There we are.  No one could possibly like Jasper, especially if he tells Kate that these are dark times or uses some other expression tinged with racism.  Clearly, then, he would be a suitable victim and can be safely eliminated by the villain.

It would be more difficult, however, if the book had to begin with a terrorist crime like the destruction of an aeroplane.  Then to avoid a shocking elimination of the innocent, the author would have to demonstrate that all the deceased deserved their fate.

“The aeroplane had been hired by the bank to take its highly paid staff to a conference in the Third World.  There was an atmosphere of anticipation.  They could hardly wait to sneer at the starving locals from their position of privilege.  The mission statement of the conference was: “Where there’s muck there’s brass” and every one of them hoped to learn something useful about how to get richer.”

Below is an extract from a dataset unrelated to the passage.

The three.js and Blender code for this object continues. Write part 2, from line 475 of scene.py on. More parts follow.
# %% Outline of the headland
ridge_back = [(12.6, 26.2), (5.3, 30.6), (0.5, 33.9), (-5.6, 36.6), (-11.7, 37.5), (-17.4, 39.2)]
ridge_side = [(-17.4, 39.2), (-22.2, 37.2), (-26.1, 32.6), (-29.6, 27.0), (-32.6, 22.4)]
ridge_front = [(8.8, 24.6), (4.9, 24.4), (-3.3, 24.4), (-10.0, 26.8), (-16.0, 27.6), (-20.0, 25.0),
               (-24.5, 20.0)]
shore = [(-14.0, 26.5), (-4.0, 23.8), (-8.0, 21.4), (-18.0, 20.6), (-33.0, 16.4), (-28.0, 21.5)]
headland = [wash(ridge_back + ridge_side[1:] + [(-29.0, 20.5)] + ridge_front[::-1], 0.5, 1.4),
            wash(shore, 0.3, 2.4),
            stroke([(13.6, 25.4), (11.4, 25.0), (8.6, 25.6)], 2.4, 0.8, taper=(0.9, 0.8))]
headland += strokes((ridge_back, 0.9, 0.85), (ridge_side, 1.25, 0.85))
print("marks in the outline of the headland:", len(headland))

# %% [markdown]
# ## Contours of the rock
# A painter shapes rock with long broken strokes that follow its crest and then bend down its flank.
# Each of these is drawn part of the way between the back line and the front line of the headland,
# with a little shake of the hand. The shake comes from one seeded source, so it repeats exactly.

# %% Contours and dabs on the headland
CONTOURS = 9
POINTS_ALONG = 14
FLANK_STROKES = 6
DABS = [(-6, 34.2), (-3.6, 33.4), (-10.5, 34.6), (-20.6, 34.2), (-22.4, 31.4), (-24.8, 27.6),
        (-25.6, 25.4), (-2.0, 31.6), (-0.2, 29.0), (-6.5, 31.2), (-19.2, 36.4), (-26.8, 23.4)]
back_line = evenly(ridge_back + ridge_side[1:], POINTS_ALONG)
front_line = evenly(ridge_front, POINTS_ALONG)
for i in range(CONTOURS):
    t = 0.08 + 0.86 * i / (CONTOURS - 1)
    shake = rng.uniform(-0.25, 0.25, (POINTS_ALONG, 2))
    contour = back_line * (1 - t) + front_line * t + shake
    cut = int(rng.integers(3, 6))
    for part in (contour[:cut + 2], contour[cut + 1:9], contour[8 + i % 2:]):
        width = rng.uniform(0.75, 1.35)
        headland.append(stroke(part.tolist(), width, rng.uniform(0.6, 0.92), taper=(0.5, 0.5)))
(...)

Yes, that should protect the Cambridge students.  Bringing down that aeroplane shouldn’t damage them, but for safety it would be better if the pilot and co-pilot were also wicked – perhaps they had flown in South Africa before the end of apartheid.  The difficulty is, however, that there wouldn’t be much tension in the book because you could always tell, by their character, who would be eliminated.  If you wanted to deliver a surprise, a bad character would have to kill a good one, but that would make the book unreadable by sensitive people.

Maybe then we should avoid thrillers.  What about humour instead?  This is much more promising.  Once we had identified the good people from the bad, we could ensure that the bad ones kept getting into a mess, falling off ladders and dropping things on their toes.  That after all is what happens in Christmas pantomimes.

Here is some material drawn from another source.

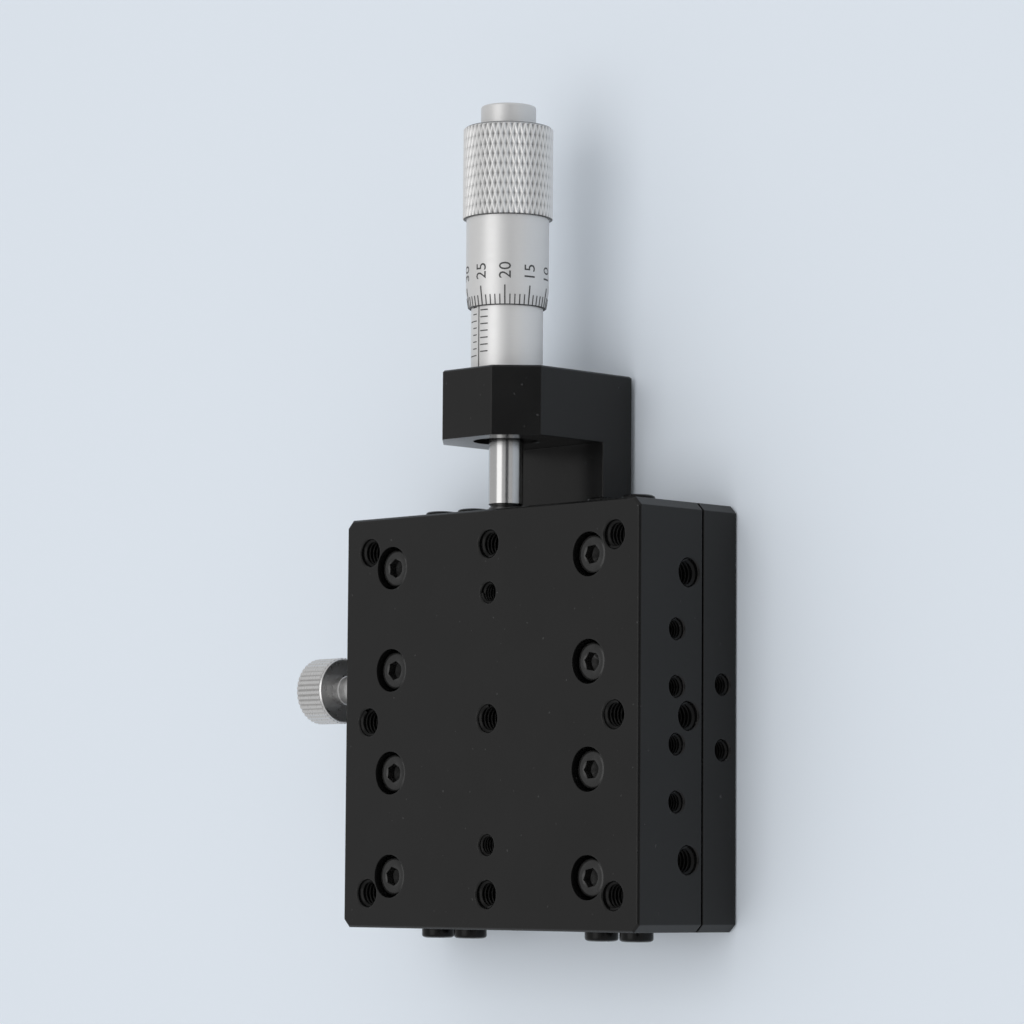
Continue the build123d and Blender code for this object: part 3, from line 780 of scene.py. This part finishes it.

I’m not sure what it is that makes me balk at the thought of a full year of pantomime humour.  Could it be too much of a good thing?  Is there something else we could offer to leaven the diet?  Certainly there is.  We could intersperse it with long documentaries explaining how the loyalty of the country’s workers has produced high productivity and a rosy economic future.  That should keep them all happy for a bit. Unfortunately only for a bit, however.  When they left their lecture rooms and saw the newspapers, the poor dears might die of shock.